With provisioned capacity mode you choose the number of RCUs and WCUs the table supports. If your application requires that 1000 4KB items be written per second, then the provisioned write capacity of the table would need to be a minimum of 4000 WCUs. When an insufficient amount of read or write capacity is provisioned on a table, the DynamoDB service will throttle the read and write operations. This can result in poor performance and in some cases throttling exceptions in the client application. For this reason, it is important to understand an application’s I/O requirements when designing the tables. However, both read and write capacity can be dynamically altered on an existing table.
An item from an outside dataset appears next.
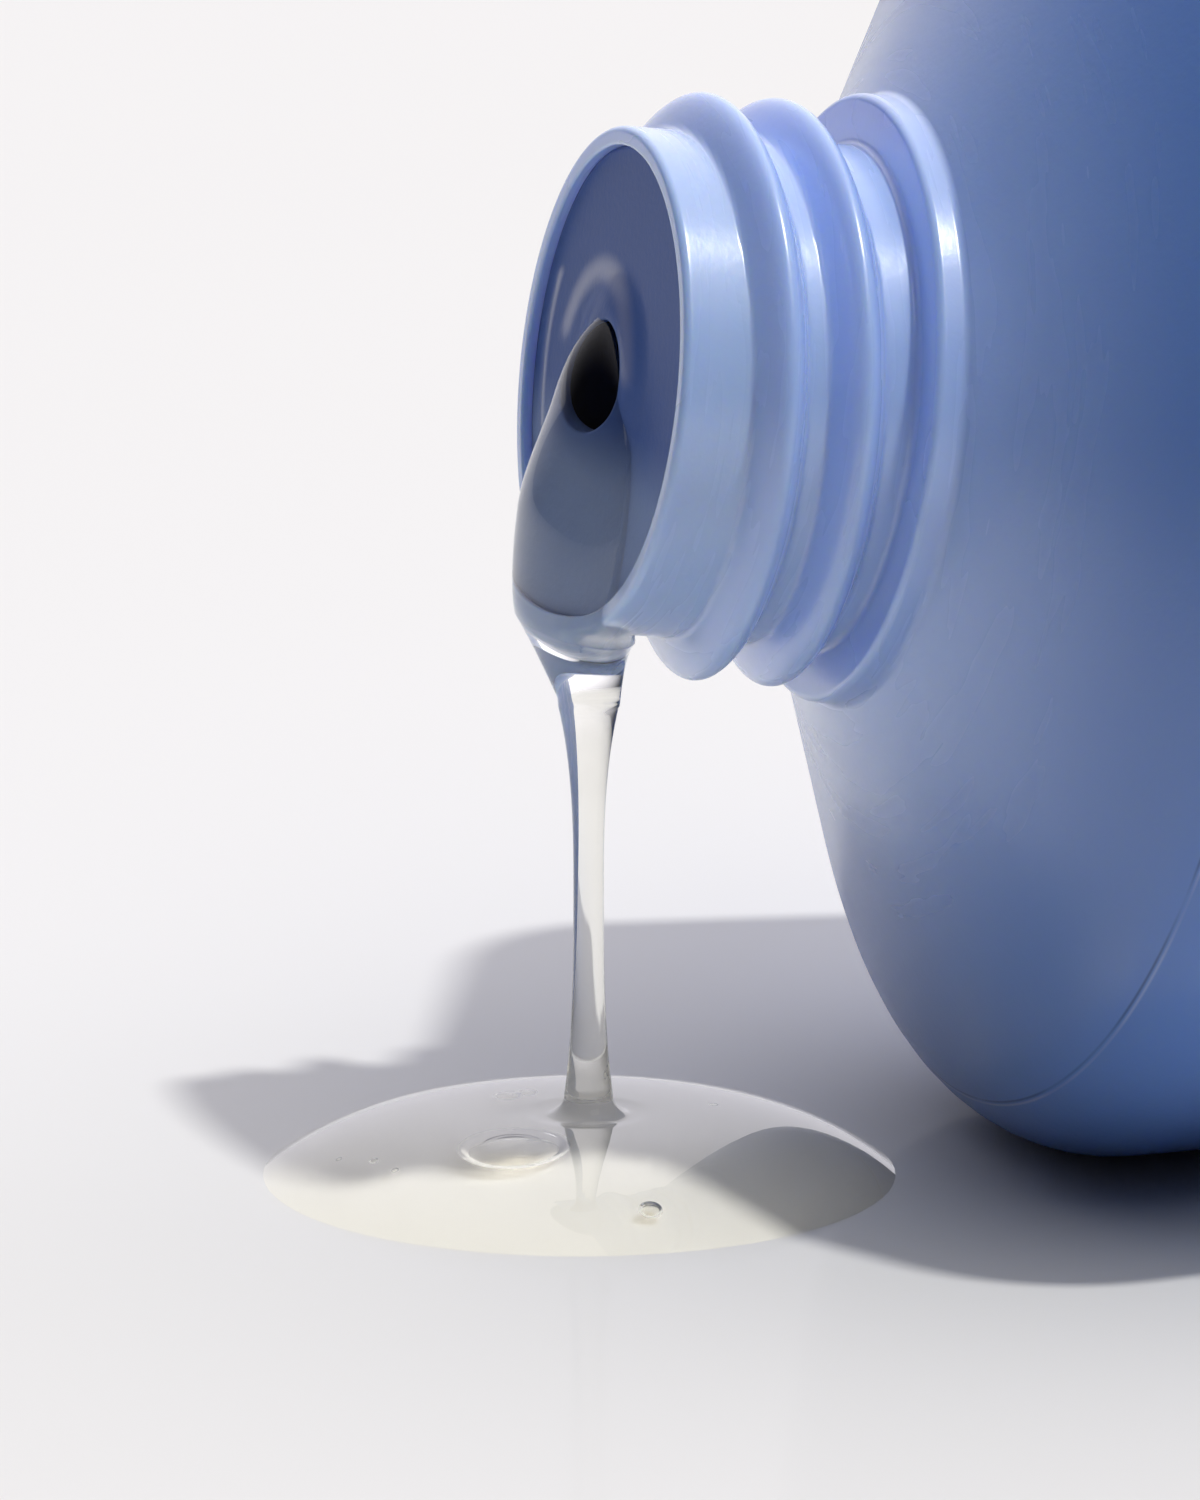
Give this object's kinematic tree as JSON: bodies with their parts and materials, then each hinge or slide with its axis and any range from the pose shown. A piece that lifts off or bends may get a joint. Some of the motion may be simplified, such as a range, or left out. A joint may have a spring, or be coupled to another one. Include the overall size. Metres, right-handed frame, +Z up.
{
  "type": "cleansing gel bottle",
  "caption": "Blow-moulded bottle lying on its side, with a threaded neck, an orifice reducer and clear gel that runs over the lip into a puddle.",
  "frame": {"origin": "middle of the bottom of the whole object's box, on the surface that the bottle and the puddle lie on", "axes": "+Z up, +X along the lying bottle from its neck to its base, +Y away from the side that the picture shows"},
  "size_m": [0.1148, 0.0604, 0.0599],
  "materials": {
    "bottle_plastic": "satin periwinkle blue, opaque",
    "reducer_plastic": "satin blue, opaque",
    "gel": "clear gel with a faint olive tint"
  },
  "bodies": {
    "root": {"bottle": "bottle_plastic", "orifice_reducer": "reducer_plastic", "gel_contents": "gel", "gel_pour": "gel"}
  },
  "joints": []
}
If an application suddenly experiences a spike in usage that results in throttling, the provisioned capacity can be increased to handle the new workload. Similarly, if load decreases for some reason, the provisioned capacity can be reduced. This dynamic change in the table’s read or write capacity can be achieved through a simple API call, or automatically through DynamoDB Auto Scaling. In addition, you can change the table’s capacity mode once per 24 hours. This ability to dynamically alter the I/O characteristics of a table is a key differentiator between DynamoDB and a traditional RDBMS, in which I/O throughput is going to be fixed based on the underlying hardware the database engine is running on. This means that in many cases DynamoDB can be much more cost-effective than a traditional RDBMS, that is usually provisioned for peak consumption and stays underutilized for the majority of time.